[Recorded data]
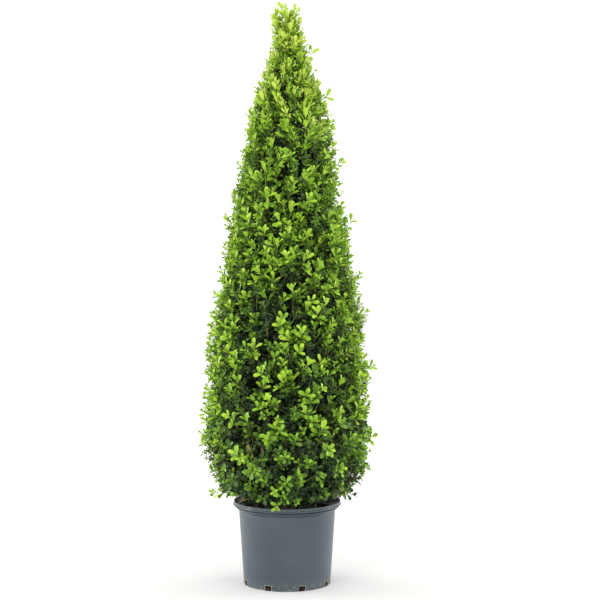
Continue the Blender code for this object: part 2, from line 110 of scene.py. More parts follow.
def lattice_noise(points: Array, cell: float, seed: int) -> Array:
    """Smooth noise between -1 and 1.

    Each corner of a cubic lattice gets a number from the fraction of a large sine, and a point mixes the
    eight corners round it by smoothed shares.

    Args:
        points: Points along the last axis.
        cell: Side of the lattice's cubes.
        seed: Which noise this is.

    Returns:
        One value for each point.
    """
    axis_keys, seed_key, shuffle = np.array((127.1, 311.7, 74.7)), 19.19, 43758.5453
    scaled = points / cell
    corner = np.floor(scaled)
    share = scaled - corner
    share = share * share * (3 - 2 * share)
    total = np.zeros(points.shape[:-1])
    for i in range(8):
        offset = np.array((i & 1, i >> 1 & 1, i >> 2 & 1))
        keys = (corner + offset) @ axis_keys + seed * seed_key
        value = np.modf(np.abs(np.sin(keys)) * shuffle)[0]
        total += np.prod(np.where(offset == 1, share, 1 - share), axis=-1) * value
    return 2 * total - 1


# Surfaces


@dataclass(frozen=True)
class Surface:
    """Mesh as arrays: points, their places on the pattern, the corners of all faces, each face's count."""

    points: Array
    uv: Array
    corners: Array
    counts: Array

    @staticmethod
    def joined(parts: Iterable["Surface"]) -> "Surface":
        """One surface made of several that don't touch.

        Args:
            parts: The surfaces.

        Returns:
            All of them as one.
        """
        parts = list(parts)
        starts = np.cumsum([0] + [len(part.points) for part in parts[:-1]])
        return Surface(
            np.concatenate([part.points for part in parts]),
            np.concatenate([part.uv for part in parts]),
            np.concatenate([part.corners + start for part, start in zip(parts, starts)]),
            np.concatenate([part.counts for part in parts]),
        )

    def mesh(self, name: str) -> bpy.types.Mesh:
        """Smooth-shaded mesh with the pattern's places as its UV map.

        Args:
            name: Name of the mesh.

        Returns:
            The new mesh.
        """
        mesh = bpy.data.meshes.new(name)
        mesh.vertices.add(len(self.points))
        mesh.vertices.foreach_set("co", self.points.astype(np.float32).ravel())
        mesh.loops.add(len(self.corners))
        mesh.loops.foreach_set("vertex_index", self.corners.astype(np.int32))
        mesh.polygons.add(len(self.counts))
        starts = np.cumsum(self.counts) - self.counts
        mesh.polygons.foreach_set("loop_start", starts.astype(np.int32))
        mesh.polygons.foreach_set("use_smooth", np.ones(len(self.counts), dtype=bool))
        mesh.update(calc_edges=True)
        layer = mesh.uv_layers.new(name="UVMap")
        layer.data.foreach_set("uv", self.uv[self.corners].astype(np.float32).ravel())
        return mesh

    def piece(self, name: str, finish: "Finish") -> bpy.types.Object:
        """Puts the surface in the scene.

        Args:
            name: Name of the piece.
            finish: Its finish.

        Returns:
            The new object.
        """
        made = bpy.data.objects.new(name, self.mesh(name))
        made.data.materials.append(finish.material())
        bpy.context.scene.collection.objects.link(made)
        return made

    def add(self, name: str, finish: "Finish", slot: str, *nodes: str) -> None:
        """Adds the surface to the plant and reports it.

        Args:
            name: Name of the piece.
            finish: Its finish.
            slot: Name of a slot for that finish, handed on to place.
            *nodes: The solids that it stands for.
        """
        place(self.piece(name, finish), slot, *nodes)
        log.info("%s: %d triangles", name, np.sum(self.counts - 2))


def place(piece: bpy.types.Object, slot: str, *nodes: str) -> None:
    """Puts a piece on the plant's body.

    Args:
        piece: The piece.
        slot: Not used.
        *nodes: The solids that it stands for.
    """
    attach(piece, BODY)
    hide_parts(*nodes)


def sleeves(points: Array) -> Surface:
    """Closed sleeves through rings of points, flat at both ends.

    Args:
        points: Points, by sleeve, then ring, then place on the ring.

    Returns:
        The surface of them all, with its pattern round and then along each.
    """
    rings, corners = points.shape[1:3]
    number = np.arange(points.size // 3).reshape(points.shape[:3])
    after = np.roll(number, -1, axis=2)
    quads = np.stack((number[:, :-1], after[:, :-1], after[:, 1:], number[:, 1:]), axis=-1)
    caps = np.concatenate((number[:, 0, ::-1], number[:, -1]))
    share = np.broadcast_to(np.linspace(0, 1, rings)[:, None], number.shape)
    turn = np.broadcast_to(np.arange(corners) / corners, number.shape)
    return Surface(
        points.reshape(-1, 3),
        np.stack((turn, share), axis=-1).reshape(-1, 2),
        np.concatenate((quads.ravel(), caps.ravel())),
        np.concatenate((np.full(quads.size // 4, 4), np.full(len(caps), corners))),
    )


def tubes(paths: Array, radii: Array, sides: Array, corners: int) -> Surface:
    """Round limbs along paths.

    Ring point = path point + radius * (cos(a) * side + sin(a) * third), with side made square to the path
    and third square to both.

    Args:
        paths: Points of each path, by limb and then along it.
        radii: Radius at each of them.
        sides: One direction across each limb.
        corners: Points round a ring.

    Returns:
        The surface of all the limbs.
    """
    headings = unit(np.gradient(paths, axis=1))
    across = squared(np.broadcast_to(sides[:, None], paths.shape), headings)
    third = np.cross(headings, across)
    angles = round_turn(corners)[:, None]
    spokes = across[:, :, None] * np.cos(angles) + third[:, :, None] * np.sin(angles)
    return sleeves(paths[:, :, None] + radii[:, :, None, None] * spokes)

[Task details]
Output the whole listing above again, word for word.

[Answer to this exercise]
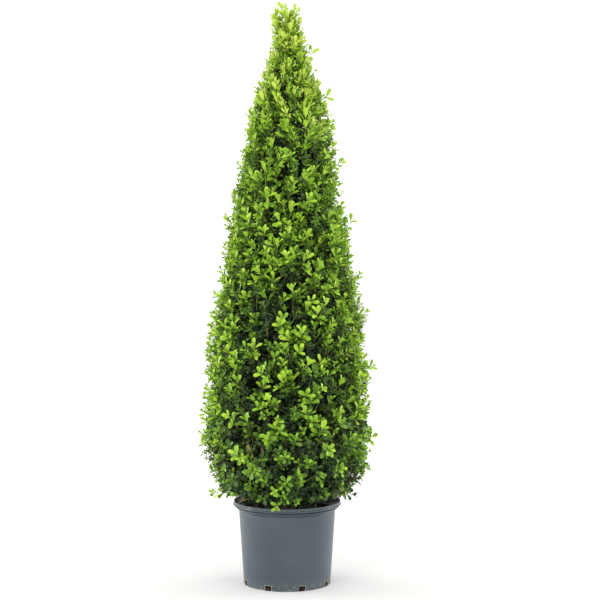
Continue the Blender code for this object: part 2, from line 110 of scene.py. More parts follow.
def lattice_noise(points: Array, cell: float, seed: int) -> Array:
    """Smooth noise between -1 and 1.

    Each corner of a cubic lattice gets a number from the fraction of a large sine, and a point mixes the
    eight corners round it by smoothed shares.

    Args:
        points: Points along the last axis.
        cell: Side of the lattice's cubes.
        seed: Which noise this is.

    Returns:
        One value for each point.
    """
    axis_keys, seed_key, shuffle = np.array((127.1, 311.7, 74.7)), 19.19, 43758.5453
    scaled = points / cell
    corner = np.floor(scaled)
    share = scaled - corner
    share = share * share * (3 - 2 * share)
    total = np.zeros(points.shape[:-1])
    for i in range(8):
        offset = np.array((i & 1, i >> 1 & 1, i >> 2 & 1))
        keys = (corner + offset) @ axis_keys + seed * seed_key
        value = np.modf(np.abs(np.sin(keys)) * shuffle)[0]
        total += np.prod(np.where(offset == 1, share, 1 - share), axis=-1) * value
    return 2 * total - 1


# Surfaces


@dataclass(frozen=True)
class Surface:
    """Mesh as arrays: points, their places on the pattern, the corners of all faces, each face's count."""

    points: Array
    uv: Array
    corners: Array
    counts: Array

    @staticmethod
    def joined(parts: Iterable["Surface"]) -> "Surface":
        """One surface made of several that don't touch.

        Args:
            parts: The surfaces.

        Returns:
            All of them as one.
        """
        parts = list(parts)
        starts = np.cumsum([0] + [len(part.points) for part in parts[:-1]])
        return Surface(
            np.concatenate([part.points for part in parts]),
            np.concatenate([part.uv for part in parts]),
            np.concatenate([part.corners + start for part, start in zip(parts, starts)]),
            np.concatenate([part.counts for part in parts]),
        )

    def mesh(self, name: str) -> bpy.types.Mesh:
        """Smooth-shaded mesh with the pattern's places as its UV map.

        Args:
            name: Name of the mesh.

        Returns:
            The new mesh.
        """
        mesh = bpy.data.meshes.new(name)
        mesh.vertices.add(len(self.points))
        mesh.vertices.foreach_set("co", self.points.astype(np.float32).ravel())
        mesh.loops.add(len(self.corners))
        mesh.loops.foreach_set("vertex_index", self.corners.astype(np.int32))
        mesh.polygons.add(len(self.counts))
        starts = np.cumsum(self.counts) - self.counts
        mesh.polygons.foreach_set("loop_start", starts.astype(np.int32))
        mesh.polygons.foreach_set("use_smooth", np.ones(len(self.counts), dtype=bool))
        mesh.update(calc_edges=True)
        layer = mesh.uv_layers.new(name="UVMap")
        layer.data.foreach_set("uv", self.uv[self.corners].astype(np.float32).ravel())
        return mesh

    def piece(self, name: str, finish: "Finish") -> bpy.types.Object:
        """Puts the surface in the scene.

        Args:
            name: Name of the piece.
            finish: Its finish.

        Returns:
            The new object.
        """
        made = bpy.data.objects.new(name, self.mesh(name))
        made.data.materials.append(finish.material())
        bpy.context.scene.collection.objects.link(made)
        return made

    def add(self, name: str, finish: "Finish", slot: str, *nodes: str) -> None:
        """Adds the surface to the plant and reports it.

        Args:
            name: Name of the piece.
            finish: Its finish.
            slot: Name of a slot for that finish, handed on to place.
            *nodes: The solids that it stands for.
        """
        place(self.piece(name, finish), slot, *nodes)
        log.info("%s: %d triangles", name, np.sum(self.counts - 2))


def place(piece: bpy.types.Object, slot: str, *nodes: str) -> None:
    """Puts a piece on the plant's body.

    Args:
        piece: The piece.
        slot: Not used.
        *nodes: The solids that it stands for.
    """
    attach(piece, BODY)
    hide_parts(*nodes)


def sleeves(points: Array) -> Surface:
    """Closed sleeves through rings of points, flat at both ends.

    Args:
        points: Points, by sleeve, then ring, then place on the ring.

    Returns:
        The surface of them all, with its pattern round and then along each.
    """
    rings, corners = points.shape[1:3]
    number = np.arange(points.size // 3).reshape(points.shape[:3])
    after = np.roll(number, -1, axis=2)
    quads = np.stack((number[:, :-1], after[:, :-1], after[:, 1:], number[:, 1:]), axis=-1)
    caps = np.concatenate((number[:, 0, ::-1], number[:, -1]))
    share = np.broadcast_to(np.linspace(0, 1, rings)[:, None], number.shape)
    turn = np.broadcast_to(np.arange(corners) / corners, number.shape)
    return Surface(
        points.reshape(-1, 3),
        np.stack((turn, share), axis=-1).reshape(-1, 2),
        np.concatenate((quads.ravel(), caps.ravel())),
        np.concatenate((np.full(quads.size // 4, 4), np.full(len(caps), corners))),
    )


def tubes(paths: Array, radii: Array, sides: Array, corners: int) -> Surface:
    """Round limbs along paths.

    Ring point = path point + radius * (cos(a) * side + sin(a) * third), with side made square to the path
    and third square to both.

    Args:
        paths: Points of each path, by limb and then along it.
        radii: Radius at each of them.
        sides: One direction across each limb.
        corners: Points round a ring.

    Returns:
        The surface of all the limbs.
    """
    headings = unit(np.gradient(paths, axis=1))
    across = squared(np.broadcast_to(sides[:, None], paths.shape), headings)
    third = np.cross(headings, across)
    angles = round_turn(corners)[:, None]
    spokes = across[:, :, None] * np.cos(angles) + third[:, :, None] * np.sin(angles)
    return sleeves(paths[:, :, None] + radii[:, :, None, None] * spokes)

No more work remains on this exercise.